Both the line containing "# The small" and the line containing "obj.parent = None" are to be reproduced exactly, along with every line between them, and nothing more.
═══ Entries ═══
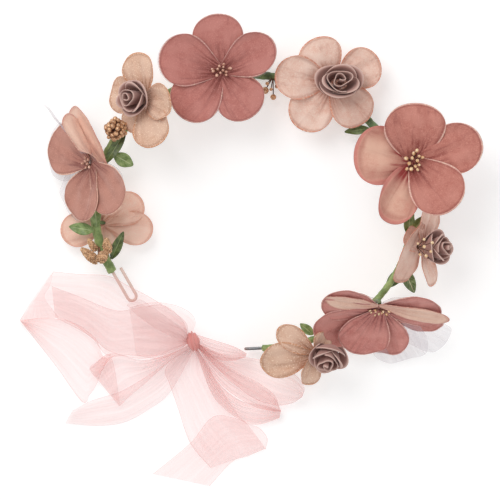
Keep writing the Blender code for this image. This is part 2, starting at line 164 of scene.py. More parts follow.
═══
═══ Entries ═══
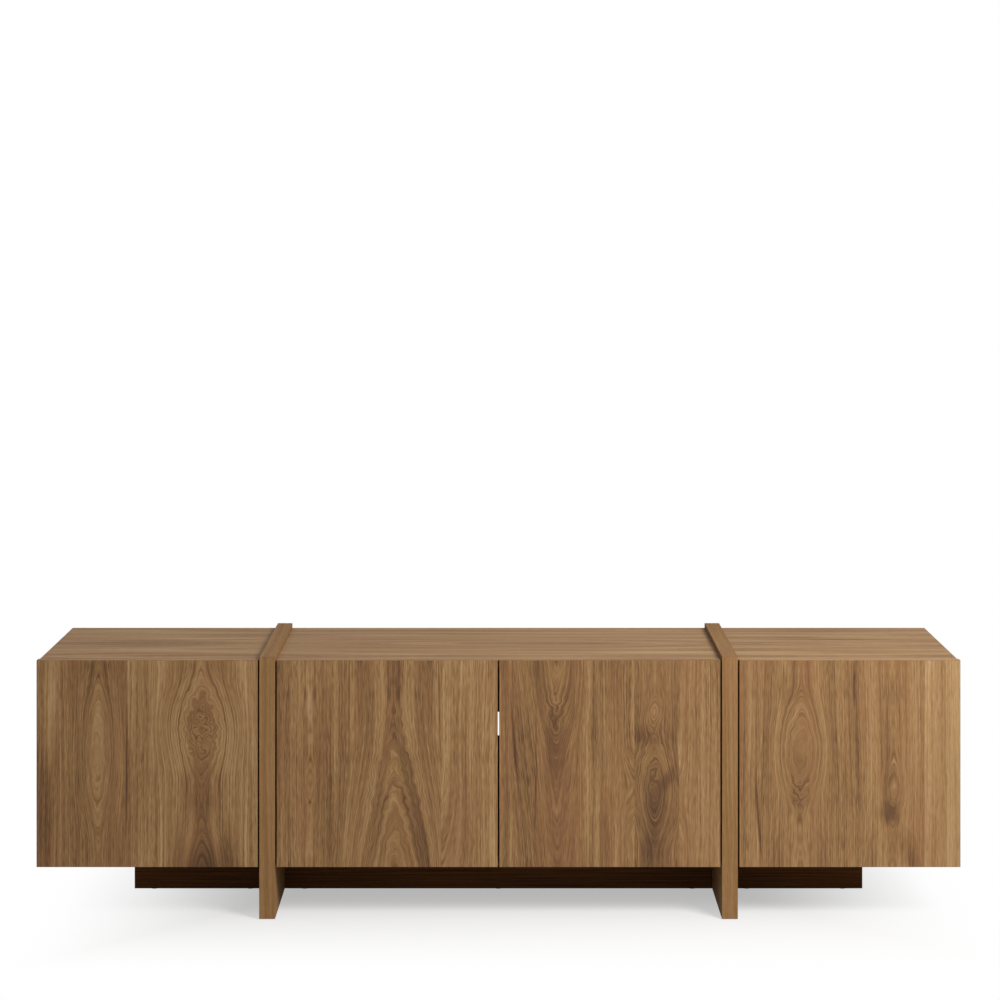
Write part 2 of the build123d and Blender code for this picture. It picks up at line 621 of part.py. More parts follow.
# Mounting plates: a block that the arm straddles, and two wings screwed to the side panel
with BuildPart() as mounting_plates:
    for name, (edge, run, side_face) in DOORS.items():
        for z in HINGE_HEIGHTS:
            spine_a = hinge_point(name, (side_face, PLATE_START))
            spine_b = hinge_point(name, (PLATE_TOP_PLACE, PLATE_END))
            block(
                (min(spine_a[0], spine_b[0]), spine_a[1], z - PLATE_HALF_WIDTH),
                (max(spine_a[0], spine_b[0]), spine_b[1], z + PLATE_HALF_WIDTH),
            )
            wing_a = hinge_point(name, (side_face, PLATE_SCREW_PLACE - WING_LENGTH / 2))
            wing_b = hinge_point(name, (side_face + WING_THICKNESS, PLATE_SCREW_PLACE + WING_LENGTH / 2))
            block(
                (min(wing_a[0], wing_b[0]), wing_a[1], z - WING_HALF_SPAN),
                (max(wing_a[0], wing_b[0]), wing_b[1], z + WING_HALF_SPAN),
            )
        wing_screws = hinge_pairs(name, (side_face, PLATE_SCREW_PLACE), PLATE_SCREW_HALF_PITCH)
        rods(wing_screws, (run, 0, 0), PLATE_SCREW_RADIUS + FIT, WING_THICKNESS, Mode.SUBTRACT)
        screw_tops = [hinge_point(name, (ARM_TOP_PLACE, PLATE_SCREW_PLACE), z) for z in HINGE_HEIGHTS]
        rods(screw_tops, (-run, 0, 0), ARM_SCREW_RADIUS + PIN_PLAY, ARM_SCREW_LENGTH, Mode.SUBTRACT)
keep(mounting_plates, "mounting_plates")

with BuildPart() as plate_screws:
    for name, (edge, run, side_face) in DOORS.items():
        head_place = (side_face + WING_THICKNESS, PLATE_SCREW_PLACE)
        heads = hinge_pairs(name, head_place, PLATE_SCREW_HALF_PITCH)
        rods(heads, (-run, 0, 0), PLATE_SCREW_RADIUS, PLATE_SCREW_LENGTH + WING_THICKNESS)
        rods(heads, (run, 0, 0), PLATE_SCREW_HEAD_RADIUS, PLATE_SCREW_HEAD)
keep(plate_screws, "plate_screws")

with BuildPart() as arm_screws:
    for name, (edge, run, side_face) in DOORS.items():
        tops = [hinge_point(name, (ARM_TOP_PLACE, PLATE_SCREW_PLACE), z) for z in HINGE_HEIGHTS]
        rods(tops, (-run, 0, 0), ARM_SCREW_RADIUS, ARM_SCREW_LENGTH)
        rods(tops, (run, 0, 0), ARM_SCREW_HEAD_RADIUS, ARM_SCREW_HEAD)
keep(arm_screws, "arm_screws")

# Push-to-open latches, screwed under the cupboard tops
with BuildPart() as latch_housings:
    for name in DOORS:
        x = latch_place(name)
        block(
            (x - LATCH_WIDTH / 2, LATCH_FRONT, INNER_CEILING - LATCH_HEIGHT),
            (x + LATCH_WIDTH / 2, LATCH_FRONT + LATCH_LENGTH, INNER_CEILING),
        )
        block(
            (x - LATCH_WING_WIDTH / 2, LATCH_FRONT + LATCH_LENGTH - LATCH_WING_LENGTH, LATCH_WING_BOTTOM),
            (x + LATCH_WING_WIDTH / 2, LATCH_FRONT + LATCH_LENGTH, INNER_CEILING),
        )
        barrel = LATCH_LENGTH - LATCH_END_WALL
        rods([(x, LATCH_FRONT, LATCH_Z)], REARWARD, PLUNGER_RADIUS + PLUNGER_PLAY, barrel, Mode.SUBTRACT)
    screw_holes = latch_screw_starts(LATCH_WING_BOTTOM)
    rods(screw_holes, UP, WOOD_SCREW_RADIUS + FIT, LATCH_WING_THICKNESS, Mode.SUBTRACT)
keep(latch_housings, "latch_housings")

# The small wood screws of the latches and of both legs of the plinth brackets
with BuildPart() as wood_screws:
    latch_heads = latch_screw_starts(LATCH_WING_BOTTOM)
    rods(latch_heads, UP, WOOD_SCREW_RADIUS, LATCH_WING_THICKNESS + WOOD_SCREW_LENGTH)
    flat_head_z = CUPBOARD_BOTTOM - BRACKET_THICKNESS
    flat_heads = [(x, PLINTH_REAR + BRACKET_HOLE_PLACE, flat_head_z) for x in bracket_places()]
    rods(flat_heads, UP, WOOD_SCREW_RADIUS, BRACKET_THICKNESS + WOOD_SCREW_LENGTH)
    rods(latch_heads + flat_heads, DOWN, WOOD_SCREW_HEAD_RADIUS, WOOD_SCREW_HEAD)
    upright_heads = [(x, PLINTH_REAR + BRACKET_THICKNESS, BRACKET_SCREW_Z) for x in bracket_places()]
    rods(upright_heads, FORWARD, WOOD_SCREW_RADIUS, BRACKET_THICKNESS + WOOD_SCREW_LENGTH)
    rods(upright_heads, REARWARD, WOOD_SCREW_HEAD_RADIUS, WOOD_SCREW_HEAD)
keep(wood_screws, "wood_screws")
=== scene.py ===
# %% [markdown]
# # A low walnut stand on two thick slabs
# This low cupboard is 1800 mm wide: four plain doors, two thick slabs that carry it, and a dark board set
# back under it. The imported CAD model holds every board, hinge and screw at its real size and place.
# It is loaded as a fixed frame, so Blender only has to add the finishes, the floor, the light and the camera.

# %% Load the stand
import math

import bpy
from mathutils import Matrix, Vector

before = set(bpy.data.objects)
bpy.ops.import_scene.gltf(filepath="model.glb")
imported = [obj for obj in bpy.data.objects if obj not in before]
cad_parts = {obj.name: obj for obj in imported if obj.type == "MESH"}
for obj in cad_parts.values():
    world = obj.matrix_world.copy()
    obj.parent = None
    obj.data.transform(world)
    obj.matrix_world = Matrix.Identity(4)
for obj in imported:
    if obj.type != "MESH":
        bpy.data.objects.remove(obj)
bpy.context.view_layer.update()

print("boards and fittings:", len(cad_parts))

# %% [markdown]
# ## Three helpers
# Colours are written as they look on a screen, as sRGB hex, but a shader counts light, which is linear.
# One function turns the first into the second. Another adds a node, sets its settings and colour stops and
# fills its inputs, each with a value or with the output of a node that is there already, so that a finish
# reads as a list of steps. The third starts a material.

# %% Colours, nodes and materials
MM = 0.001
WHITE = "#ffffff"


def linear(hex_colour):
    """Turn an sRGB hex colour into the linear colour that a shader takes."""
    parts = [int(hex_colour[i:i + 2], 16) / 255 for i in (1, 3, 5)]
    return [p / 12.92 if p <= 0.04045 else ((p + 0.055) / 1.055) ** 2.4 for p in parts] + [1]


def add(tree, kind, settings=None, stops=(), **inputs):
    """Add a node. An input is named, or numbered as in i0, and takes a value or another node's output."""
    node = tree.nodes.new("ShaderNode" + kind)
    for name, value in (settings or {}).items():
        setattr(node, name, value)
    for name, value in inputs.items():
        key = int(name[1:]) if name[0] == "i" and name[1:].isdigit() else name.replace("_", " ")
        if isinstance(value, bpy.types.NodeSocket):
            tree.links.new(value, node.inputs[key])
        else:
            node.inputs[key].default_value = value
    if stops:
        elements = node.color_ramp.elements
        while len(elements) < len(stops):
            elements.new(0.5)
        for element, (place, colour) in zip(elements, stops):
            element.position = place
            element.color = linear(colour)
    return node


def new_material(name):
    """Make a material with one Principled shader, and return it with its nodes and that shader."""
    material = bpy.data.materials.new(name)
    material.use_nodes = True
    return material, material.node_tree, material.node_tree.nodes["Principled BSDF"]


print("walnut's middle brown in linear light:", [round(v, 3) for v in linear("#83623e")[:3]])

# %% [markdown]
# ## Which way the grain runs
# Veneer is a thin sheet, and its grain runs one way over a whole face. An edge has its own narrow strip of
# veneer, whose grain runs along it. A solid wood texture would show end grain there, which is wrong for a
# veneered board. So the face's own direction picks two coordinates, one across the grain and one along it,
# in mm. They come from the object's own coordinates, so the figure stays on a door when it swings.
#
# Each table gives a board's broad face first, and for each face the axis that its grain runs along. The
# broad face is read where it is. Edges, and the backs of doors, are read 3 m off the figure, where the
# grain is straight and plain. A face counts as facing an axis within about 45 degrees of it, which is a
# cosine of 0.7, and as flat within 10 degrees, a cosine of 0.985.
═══
═══ Entries ═══
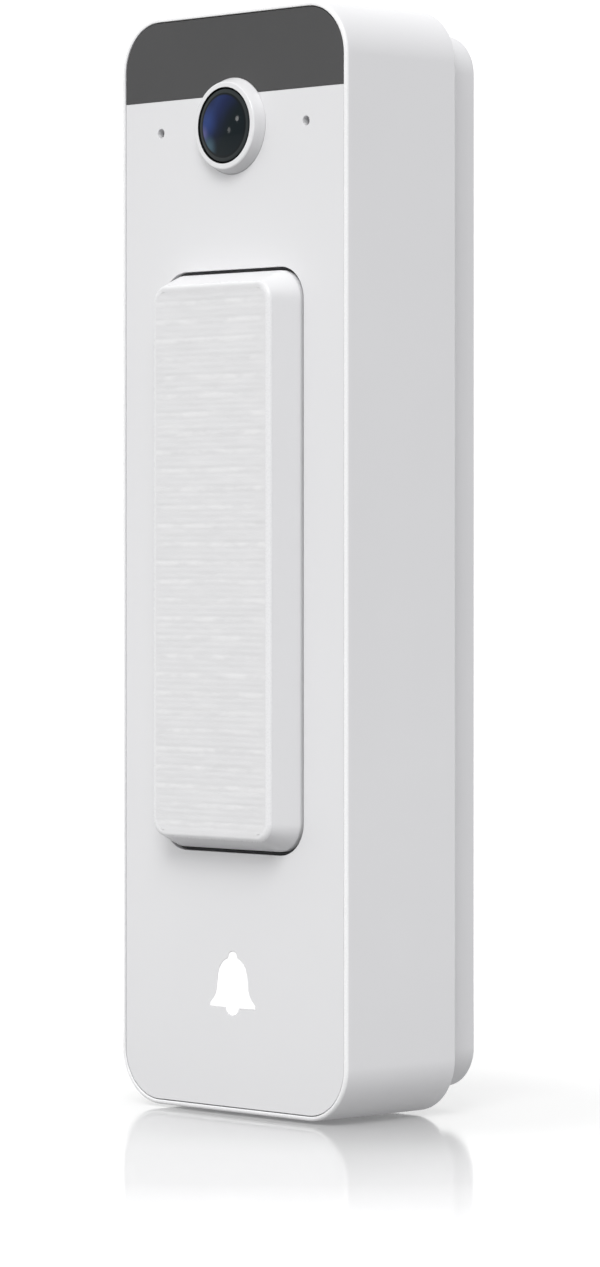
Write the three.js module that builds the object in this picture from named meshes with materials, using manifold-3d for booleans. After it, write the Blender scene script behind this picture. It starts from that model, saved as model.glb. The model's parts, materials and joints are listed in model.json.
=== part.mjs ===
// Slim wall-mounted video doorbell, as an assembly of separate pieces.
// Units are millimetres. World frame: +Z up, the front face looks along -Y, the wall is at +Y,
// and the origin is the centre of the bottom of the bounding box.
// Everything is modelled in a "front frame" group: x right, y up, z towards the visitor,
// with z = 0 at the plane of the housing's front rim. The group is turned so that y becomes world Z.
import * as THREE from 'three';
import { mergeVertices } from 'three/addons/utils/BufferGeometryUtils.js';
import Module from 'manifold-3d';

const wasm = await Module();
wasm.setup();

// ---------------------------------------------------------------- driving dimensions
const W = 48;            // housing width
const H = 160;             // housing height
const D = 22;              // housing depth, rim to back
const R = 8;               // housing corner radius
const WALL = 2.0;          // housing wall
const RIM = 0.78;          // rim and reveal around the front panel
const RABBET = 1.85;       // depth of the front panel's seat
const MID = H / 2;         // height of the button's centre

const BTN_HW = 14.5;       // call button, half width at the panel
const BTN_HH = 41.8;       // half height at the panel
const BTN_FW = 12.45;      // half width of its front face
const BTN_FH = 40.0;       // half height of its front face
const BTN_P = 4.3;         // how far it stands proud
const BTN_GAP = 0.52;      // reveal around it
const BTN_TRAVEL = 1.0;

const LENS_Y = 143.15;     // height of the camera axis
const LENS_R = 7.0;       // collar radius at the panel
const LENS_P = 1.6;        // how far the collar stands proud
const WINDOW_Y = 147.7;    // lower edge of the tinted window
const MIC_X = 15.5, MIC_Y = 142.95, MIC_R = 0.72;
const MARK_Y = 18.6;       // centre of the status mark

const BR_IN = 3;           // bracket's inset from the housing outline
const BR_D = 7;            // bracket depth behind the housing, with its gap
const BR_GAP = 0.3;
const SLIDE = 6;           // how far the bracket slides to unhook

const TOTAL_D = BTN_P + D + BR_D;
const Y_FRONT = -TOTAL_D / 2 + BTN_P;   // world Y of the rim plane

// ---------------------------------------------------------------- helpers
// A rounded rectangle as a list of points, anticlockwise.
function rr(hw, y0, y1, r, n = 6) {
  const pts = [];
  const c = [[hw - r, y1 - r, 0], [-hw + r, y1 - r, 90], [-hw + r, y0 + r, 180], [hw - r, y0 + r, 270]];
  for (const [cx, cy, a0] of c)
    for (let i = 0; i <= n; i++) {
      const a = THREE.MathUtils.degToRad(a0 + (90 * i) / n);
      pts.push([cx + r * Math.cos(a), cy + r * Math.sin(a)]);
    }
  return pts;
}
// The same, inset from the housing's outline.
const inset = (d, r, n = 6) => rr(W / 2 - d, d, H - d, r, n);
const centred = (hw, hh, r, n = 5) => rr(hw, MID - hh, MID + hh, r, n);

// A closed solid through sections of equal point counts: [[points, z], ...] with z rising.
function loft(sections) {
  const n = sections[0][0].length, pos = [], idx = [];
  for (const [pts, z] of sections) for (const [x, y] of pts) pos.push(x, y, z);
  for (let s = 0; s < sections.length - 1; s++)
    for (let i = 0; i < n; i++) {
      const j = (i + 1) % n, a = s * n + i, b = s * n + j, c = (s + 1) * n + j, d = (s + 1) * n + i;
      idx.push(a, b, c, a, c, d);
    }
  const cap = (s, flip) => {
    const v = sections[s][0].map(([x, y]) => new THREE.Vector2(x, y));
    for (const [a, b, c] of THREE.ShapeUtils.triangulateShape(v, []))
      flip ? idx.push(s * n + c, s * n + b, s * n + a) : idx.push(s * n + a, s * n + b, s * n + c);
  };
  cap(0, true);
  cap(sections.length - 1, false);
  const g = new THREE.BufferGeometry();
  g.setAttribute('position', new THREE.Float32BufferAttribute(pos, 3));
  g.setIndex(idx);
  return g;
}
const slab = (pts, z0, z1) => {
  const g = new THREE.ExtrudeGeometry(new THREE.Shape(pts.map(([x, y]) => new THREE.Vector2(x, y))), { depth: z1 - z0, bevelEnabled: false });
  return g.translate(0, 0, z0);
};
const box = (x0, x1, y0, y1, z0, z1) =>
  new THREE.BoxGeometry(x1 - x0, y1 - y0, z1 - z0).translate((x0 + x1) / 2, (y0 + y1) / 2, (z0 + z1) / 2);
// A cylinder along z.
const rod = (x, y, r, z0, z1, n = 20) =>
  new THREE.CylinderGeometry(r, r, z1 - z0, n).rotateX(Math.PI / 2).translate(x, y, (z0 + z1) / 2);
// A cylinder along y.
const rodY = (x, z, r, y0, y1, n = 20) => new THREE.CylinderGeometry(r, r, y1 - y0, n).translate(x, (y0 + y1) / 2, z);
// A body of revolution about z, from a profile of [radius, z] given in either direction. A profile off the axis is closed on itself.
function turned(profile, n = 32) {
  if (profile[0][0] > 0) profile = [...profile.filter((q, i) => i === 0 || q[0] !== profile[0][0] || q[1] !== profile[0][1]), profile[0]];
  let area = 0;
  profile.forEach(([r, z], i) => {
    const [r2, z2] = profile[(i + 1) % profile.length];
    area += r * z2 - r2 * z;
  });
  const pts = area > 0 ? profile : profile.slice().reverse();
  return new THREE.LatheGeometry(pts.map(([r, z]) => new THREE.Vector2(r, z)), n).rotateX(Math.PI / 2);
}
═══
> **Result of the exercise**:
# The small wood screws of the latches and of both legs of the plinth brackets
with BuildPart() as wood_screws:
    latch_heads = latch_screw_starts(LATCH_WING_BOTTOM)
    rods(latch_heads, UP, WOOD_SCREW_RADIUS, LATCH_WING_THICKNESS + WOOD_SCREW_LENGTH)
    flat_head_z = CUPBOARD_BOTTOM - BRACKET_THICKNESS
    flat_heads = [(x, PLINTH_REAR + BRACKET_HOLE_PLACE, flat_head_z) for x in bracket_places()]
    rods(flat_heads, UP, WOOD_SCREW_RADIUS, BRACKET_THICKNESS + WOOD_SCREW_LENGTH)
    rods(latch_heads + flat_heads, DOWN, WOOD_SCREW_HEAD_RADIUS, WOOD_SCREW_HEAD)
    upright_heads = [(x, PLINTH_REAR + BRACKET_THICKNESS, BRACKET_SCREW_Z) for x in bracket_places()]
    rods(upright_heads, FORWARD, WOOD_SCREW_RADIUS, BRACKET_THICKNESS + WOOD_SCREW_LENGTH)
    rods(upright_heads, REARWARD, WOOD_SCREW_HEAD_RADIUS, WOOD_SCREW_HEAD)
keep(wood_screws, "wood_screws")
=== scene.py ===
# %% [markdown]
# # A low walnut stand on two thick slabs
# This low cupboard is 1800 mm wide: four plain doors, two thick slabs that carry it, and a dark board set
# back under it. The imported CAD model holds every board, hinge and screw at its real size and place.
# It is loaded as a fixed frame, so Blender only has to add the finishes, the floor, the light and the camera.

# %% Load the stand
import math

import bpy
from mathutils import Matrix, Vector

before = set(bpy.data.objects)
bpy.ops.import_scene.gltf(filepath="model.glb")
imported = [obj for obj in bpy.data.objects if obj not in before]
cad_parts = {obj.name: obj for obj in imported if obj.type == "MESH"}
for obj in cad_parts.values():
    world = obj.matrix_world.copy()
    obj.parent = None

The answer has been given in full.